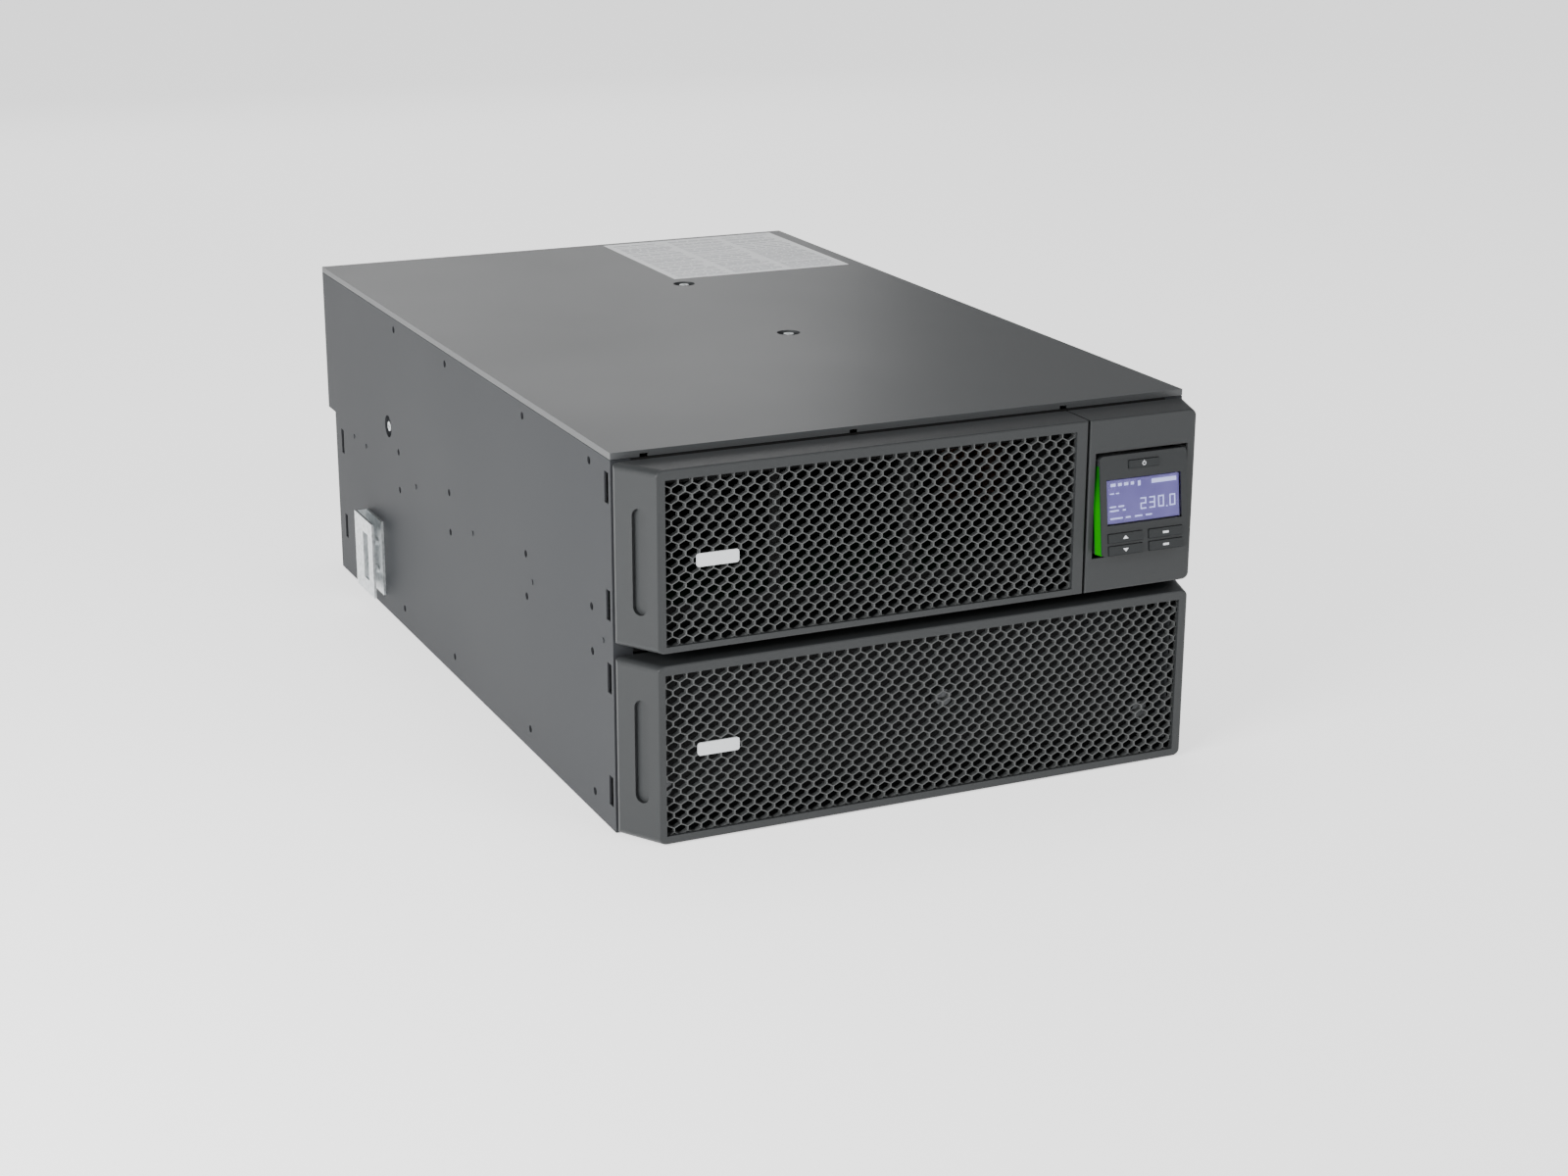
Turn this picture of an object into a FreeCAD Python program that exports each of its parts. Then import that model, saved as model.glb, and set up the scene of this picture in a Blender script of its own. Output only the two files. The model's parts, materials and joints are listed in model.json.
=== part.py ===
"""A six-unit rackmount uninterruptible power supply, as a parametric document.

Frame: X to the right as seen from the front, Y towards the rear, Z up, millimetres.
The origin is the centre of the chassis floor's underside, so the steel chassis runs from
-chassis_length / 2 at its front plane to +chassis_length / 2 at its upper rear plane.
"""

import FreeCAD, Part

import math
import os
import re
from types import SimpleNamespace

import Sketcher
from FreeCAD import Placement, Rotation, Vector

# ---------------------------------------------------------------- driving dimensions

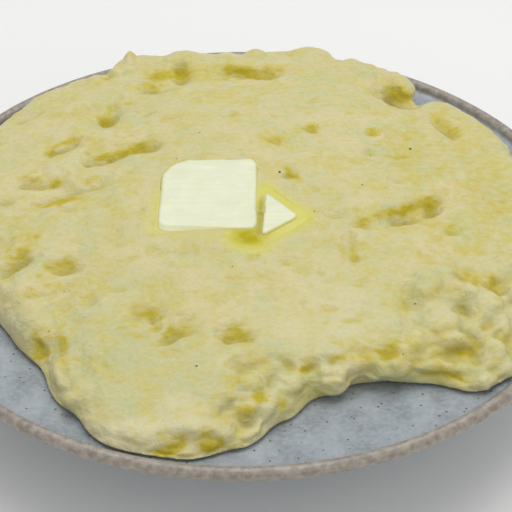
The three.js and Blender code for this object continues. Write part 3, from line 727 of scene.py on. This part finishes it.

▶ **Given instruction**
Copy out the data shown above without altering anything.

▶ **Solved problem**
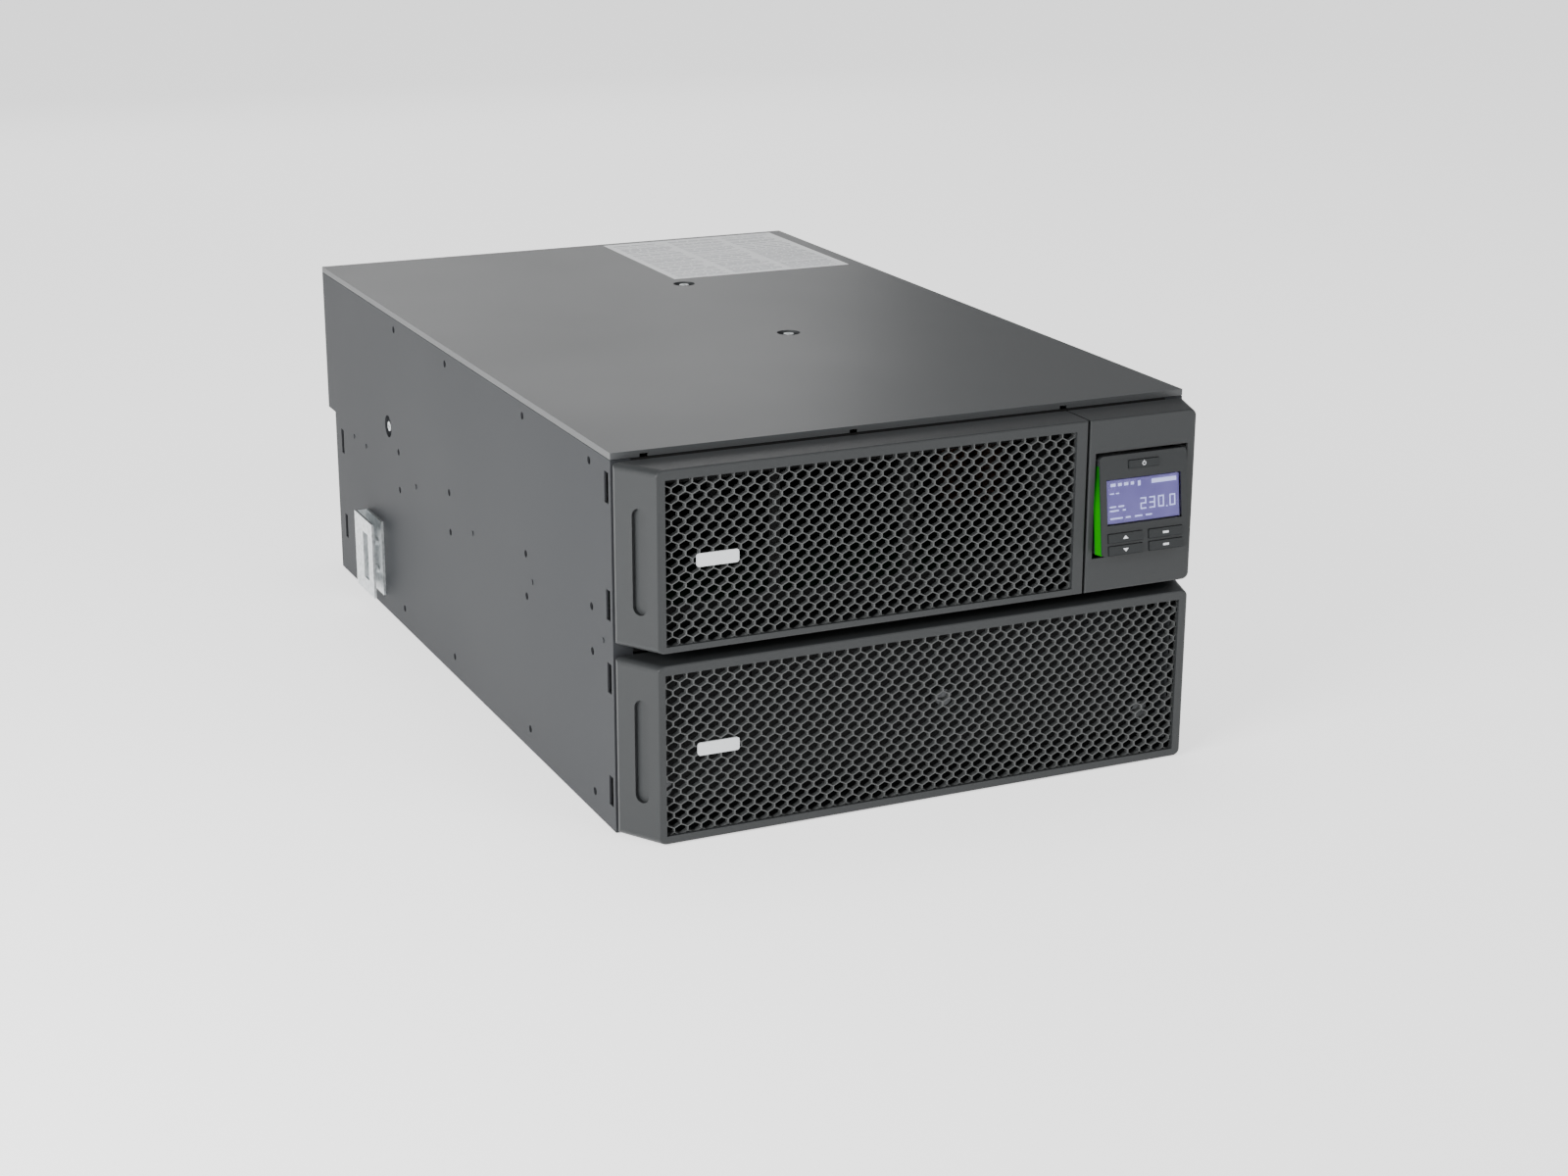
Turn this picture of an object into a FreeCAD Python program that exports each of its parts. Then import that model, saved as model.glb, and set up the scene of this picture in a Blender script of its own. Output only the two files. The model's parts, materials and joints are listed in model.json.
=== part.py ===
"""A six-unit rackmount uninterruptible power supply, as a parametric document.

Frame: X to the right as seen from the front, Y towards the rear, Z up, millimetres.
The origin is the centre of the chassis floor's underside, so the steel chassis runs from
-chassis_length / 2 at its front plane to +chassis_length / 2 at its upper rear plane.
"""

import FreeCAD, Part

import math
import os
import re
from types import SimpleNamespace

import Sketcher
from FreeCAD import Placement, Rotation, Vector

# ---------------------------------------------------------------- driving dimensions

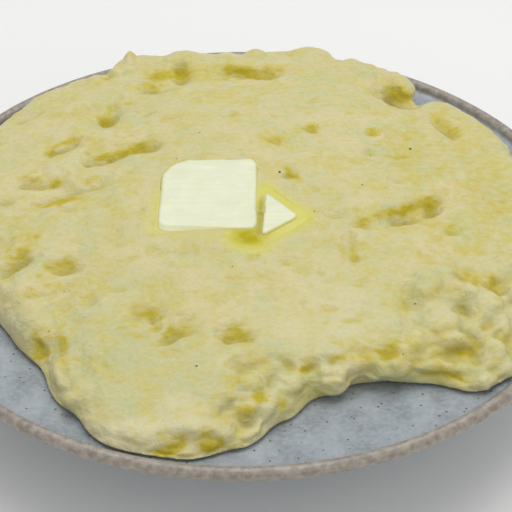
The three.js and Blender code for this object continues. Write part 3, from line 727 of scene.py on. This part finishes it.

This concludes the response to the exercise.